Hive exposes an HTTP API for S3 in the form of a one-route, body-action JSON API. The value may depend on the type of call, but the global rule is that every client-facing S3 call has an equivalent Hive call.

The idea is for the gateway to do as little work as possible, leaving Hive the specific behavior of S3 in some cases: Versioning, Multipart Upload, and other operations. Even though HTTP comes with a bit of overhead, it was chosen to make the client implementation easier. Every language has a library to implement an HTTP client with JSON payloads.

Key unicity across multiple regions

A key S3 feature is that a bucket name is unique across all S3 regions. We use Hive to ensure strongly consistent writing and unicity.

The safety calls and two-step-commits are automatically used on the ’CreateBucket’ API call, leaving almost no work to do for the gateway.

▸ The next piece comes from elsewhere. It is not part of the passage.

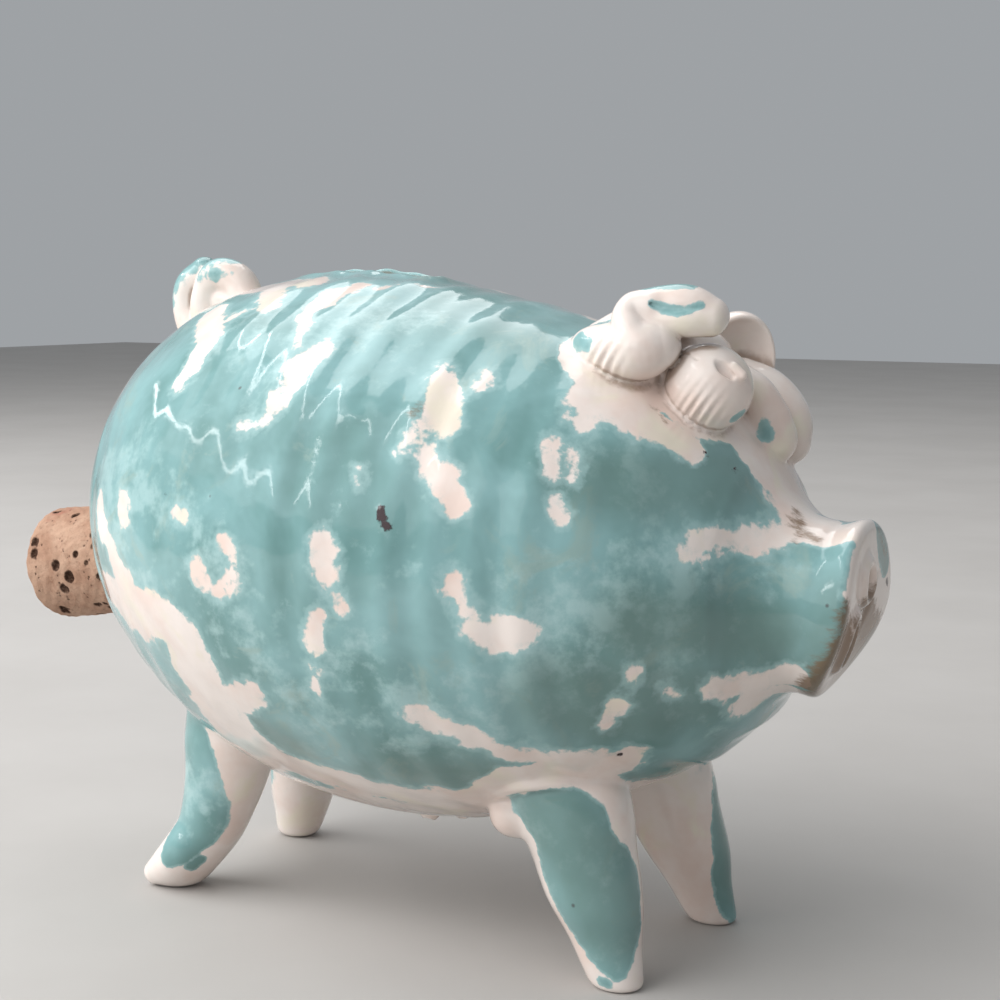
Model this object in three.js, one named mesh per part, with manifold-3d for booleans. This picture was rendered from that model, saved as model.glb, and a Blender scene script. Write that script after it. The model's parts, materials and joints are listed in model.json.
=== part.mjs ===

In order to ensure unicity, a Redis-like backend is used, with a set nx=1, which means a key is set only if it does not already exist. It exposes a Redis-like API over protobuf but cannot be accessed directly by the caller. The cluster is automatically created on the first bucket, with a worldwide failure domain configured.

Hive has been in production for months now

Since Hive has been in production on the Scaleway S3 product, 5 billion entries have been written, with an average write P90 around 1ms and an average read of P90 around 150us.

Our initial tests showed that the aggregate availability (return_code != 5xx / total_requests * 100) is 99.9998%. It is mainly due to bugs and crashes which are to be expected with a first deployment, but still higher than the proposal on our current platform.
We are pretty happy with those numbers, as the node crashes almost had no impact on client-facing calls, despite the occasional spikes in tail latency.